The second and my absolute favorite garden reminded me of the Ozark hills in Missouri where I am from.  Down a well worn damp dirt road with the grass growing between the groves in the lane was an old farm truck parked in the hedge next to an old wood shed, graying with age and grace.  Back behind the shed was a small table dressed with Sundays best linens and set for an afternoon dinner (dinner is served in the afternoon and supper in the evening).  I could just imagine a drive after Sunday church services to the old homestead for a casual dinner with the kids picking wildflowers and running through the creek.

Well it was time for lunch and a Starbucks white chocolate mocha, non fat, with peppermint.  It’s Seattle what would you expect a girl to drink.  We shared what we bought, what we still wanted, and where to go next.  We had a plan and we were off for part two.
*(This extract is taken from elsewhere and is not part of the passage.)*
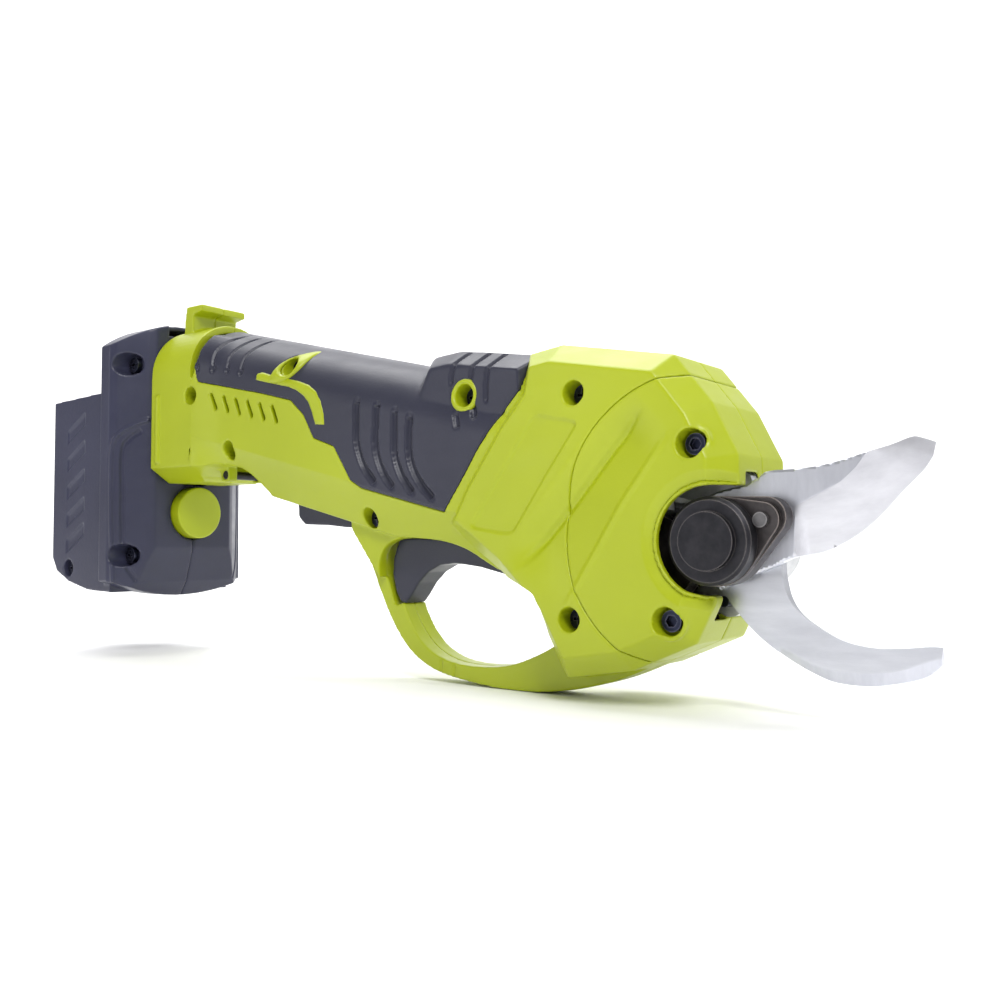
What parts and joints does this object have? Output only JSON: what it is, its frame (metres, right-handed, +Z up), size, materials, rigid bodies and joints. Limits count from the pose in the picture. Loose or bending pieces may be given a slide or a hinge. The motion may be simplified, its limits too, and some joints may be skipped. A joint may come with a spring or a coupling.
{
  "type": "battery electric pruner",
  "caption": "Hand-held electric pruner: hooked counter blade, geared cutting blade, motor in a two-shell handle with trigger guard, and a slide-off battery pack behind the foot.",
  "frame": {"origin": "centre of the overall box", "axes": "+X along the tool towards the blade tips, +Z up, -Y the side with the pivot cap"},
  "size_m": [0.3788, 0.068, 0.151],
  "materials": {
    "shell_lime": "fine texture",
    "soft_grip": "soft sheen",
    "dark_plastic": "fine texture",
    "pack_plastic": "fine texture",
    "black_plastic": "satin",
    "blade_steel": "ground",
    "dark_steel": "oiled black",
    "gunmetal": "satin, worn edges",
    "steel": "machined",
    "screw_black": "black oxide",
    "cast_aluminium": "as cast",
    "bronze": "sintered",
    "copper": "bright",
    "magnet": "dull",
    "laminate": "stacked",
    "board_green": "solder resist",
    "cell_wrap": "shrink sleeve",
    "holder": "satin",
    "lead_jacket": "silicone",
    "spring_steel": "drawn"
  },
  "bodies": {
    "tool": {"housing_right": "shell_lime", "housing_left": "shell_lime", "grip_right": "soft_grip", "grip_left": "soft_grip", "head_cover_right": "shell_lime", "head_cover_left": "shell_lime", "housing_screws": "screw_black", "cover_bolts": "screw_black", "motor_can": "steel", "motor_end_cap": "black_plastic", "motor_magnets": "magnet", "ring_gear": "steel", "motor_flange": "cast_aluminium", "gear_case_front": "cast_aluminium", "pinion_bearing": "steel", "counter_blade": "blade_steel", "counter_blade_screws": "screw_black", "pivot_bush": "bronze", "controller_board": "board_green", "power_capacitor": "black_plastic", "heatsink": "cast_aluminium", "trigger_switch": "black_plastic", "lever_pins": "steel", "terminal_block": "black_plastic", "contact_blades": "copper", "power_leads": "lead_jacket", "lanyard_pin": "steel"},
    "blade_set": {"cutting_blade": "blade_steel", "blade_gear": "dark_steel", "drive_pins": "steel", "pivot_bolt": "dark_steel", "lock_plate": "gunmetal", "lock_screw": "screw_black", "pivot_cap": "dark_steel"},
    "output": {"output_pinion": "steel", "planet_carrier": "steel", "planet_pins": "steel"},
    "planet_1": {"planet_gear_1": "steel"},
    "planet_2": {"planet_gear_2": "steel"},
    "planet_3": {"planet_gear_3": "steel"},
    "rotor": {"motor_rotor": "laminate", "motor_shaft": "steel", "sun_gear": "steel", "commutator": "copper"},
    "trigger_lever": {"trigger": "dark_plastic", "trigger_spring": "spring_steel"},
    "lockoff": {"lockoff_lever": "dark_plastic", "lockoff_spring": "spring_steel"},
    "battery": {"battery_case_right": "pack_plastic", "battery_case_left": "pack_plastic", "battery_screws": "screw_black", "battery_cells": "cell_wrap", "cell_holder_lower": "holder", "cell_holder_upper": "holder", "nickel_strips": "steel", "battery_board": "board_green", "battery_terminals": "copper"},
    "release": {"release_button": "shell_lime", "release_latch": "black_plastic", "button_spring": "spring_steel"}
  },
  "joints": [
    {"name": "blade_close", "type": "hinge", "parent": "tool", "child": "blade_set", "pos_m": [0.1326, 0, -0.02605], "axis": [0, 1, 0], "range_deg": [0, 52]},
    {"name": "output_turn", "type": "hinge", "parent": "tool", "child": "output", "pos_m": [0.11315, 0, -0.02138], "axis": [-0.9724, 0, 0.2334], "range_deg": [0, 170]},
    {"name": "rotor_turn", "type": "hinge", "parent": "tool", "child": "rotor", "pos_m": [0.05967, 0, -0.00854], "axis": [-0.9724, 0, 0.2334], "range_deg": [0, 850]},
    {"name": "trigger_squeeze", "type": "hinge", "parent": "tool", "child": "trigger_lever", "pos_m": [0.0596, 0, -0.03055], "axis": [0, 1, 0], "range_deg": [0, 6.5], "stiffness_Nm_per_rad": 1.5, "springref_deg": -5.73, "deforming": ["trigger_spring"]},
    {"name": "lockoff_press", "type": "hinge", "parent": "tool", "child": "lockoff", "pos_m": [-0.0164, 0, -0.01705], "axis": [0, 1, 0], "range_deg": [0, 6], "stiffness_Nm_per_rad": 0.8, "springref_deg": -4.58, "deforming": ["lockoff_spring"]},
    {"name": "battery_slide", "type": "slide", "parent": "tool", "child": "battery", "axis": [0, 0, -1], "range_m": [0, 0.075]},
    {"name": "release_press", "type": "slide", "parent": "battery", "child": "release", "axis": [-1, 0, 0], "range_m": [0, 0.003], "stiffness_N_per_m": 1200, "springref_m": -0.002, "deforming": ["button_spring"]},
    {"name": "planet_turn_1", "type": "hinge", "parent": "output", "child": "planet_1", "pos_m": [0.09225, -0.009, -0.01636], "axis": [-0.9724, 0, 0.2334], "range_deg": [-450, 0]},
    {"name": "planet_turn_2", "type": "hinge", "parent": "output", "child": "planet_2", "pos_m": [0.09407, 0.0045, -0.00878], "axis": [-0.9724, 0, 0.2334], "range_deg": [-450, 0]},
    {"name": "planet_turn_3", "type": "hinge", "parent": "output", "child": "planet_3", "pos_m": [0.09043, 0.0045, -0.02394], "axis": [-0.9724, 0, 0.2334], "range_deg": [-450, 0]}
  ],
  "couplings": [
    {"joint": "output_turn", "follows": "blade_close", "ratio": 3.2},
    {"joint": "rotor_turn", "follows": "blade_close", "ratio": 16},
    {"joint": "planet_turn_1", "follows": "blade_close", "ratio": -8.5333},
    {"joint": "planet_turn_2", "follows": "blade_close", "ratio": -8.5333},
    {"joint": "planet_turn_3", "follows": "blade_close", "ratio": -8.5333}
  ]
}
More vendors with a little glitz for the garden, garden art for the home, ponds, fountains, statues, and music to soothe the soul and forget the tired feet.  The ReStore which specializes in salvaging old buildings, houses, recycling hardware, and architectural details had a bird bath made from an old pedestal bathroom sink with mosaic bits and pieces.  This reminded me that I haven’t been to my local ReStore lately and that if I really want to find a set of those old theater seats they were featuring, I had better go quickly because if you don’t buy something when you see it, it will be gone when you come back.

I bought some beautiful fiery red Crocosmia Lucifer bulbs, new gloves to replace some of those worn out ones in my garden bucket, and garden stakes to hold up my gladiolas which get so big they just fall over.  My father had made wonderful sturdy stakes out of rebar for my sister and me, but when I moved to WA I ran out of room and gave the remaining garden items to my sister who was overjoyed.  Kim showed me these wonderful stakes that she uses in her garden and they are the first ones that I think will be as good as my dad’s.  

Kim and Doreen were smarter than I was.  They both brought cameras to take pictures and offered to send me digital copies.  I kept paper and pen handy to write down notes for all of us.

We could look out from the Seattle Convention Center and see the city street lights as dusk fell. The headlights and tail lights of cars of cars hurrying up and down the street and the water shimmering as night closed in.  We had done it all and now it was time to retrieve our packages and wind our way back to the parking garage.  Doreen headed off to Portland to visit with her family and I joined Kim’s mom and sister for dinner at PF Chang’s.  

So I have all my goodies put away until it warms up and I can work in the garden and now I am exploring all those colorful brochures, fliers, and catalogs that filled up my canvas bag from the show.  This is probably the most dangerous time, because I have seen all those show gardens and if I order just a couple of plants from this company, just one shrub from that one, a few more bulbs, oh that new clematis would look great climbing up my purple martin birdhouse pole…too many plants, not enough time or money.

I once told my husband that I hadn’t seen a plant I didn’t like.  That scared him.  Well there are a few I don’t like, but that is a short list.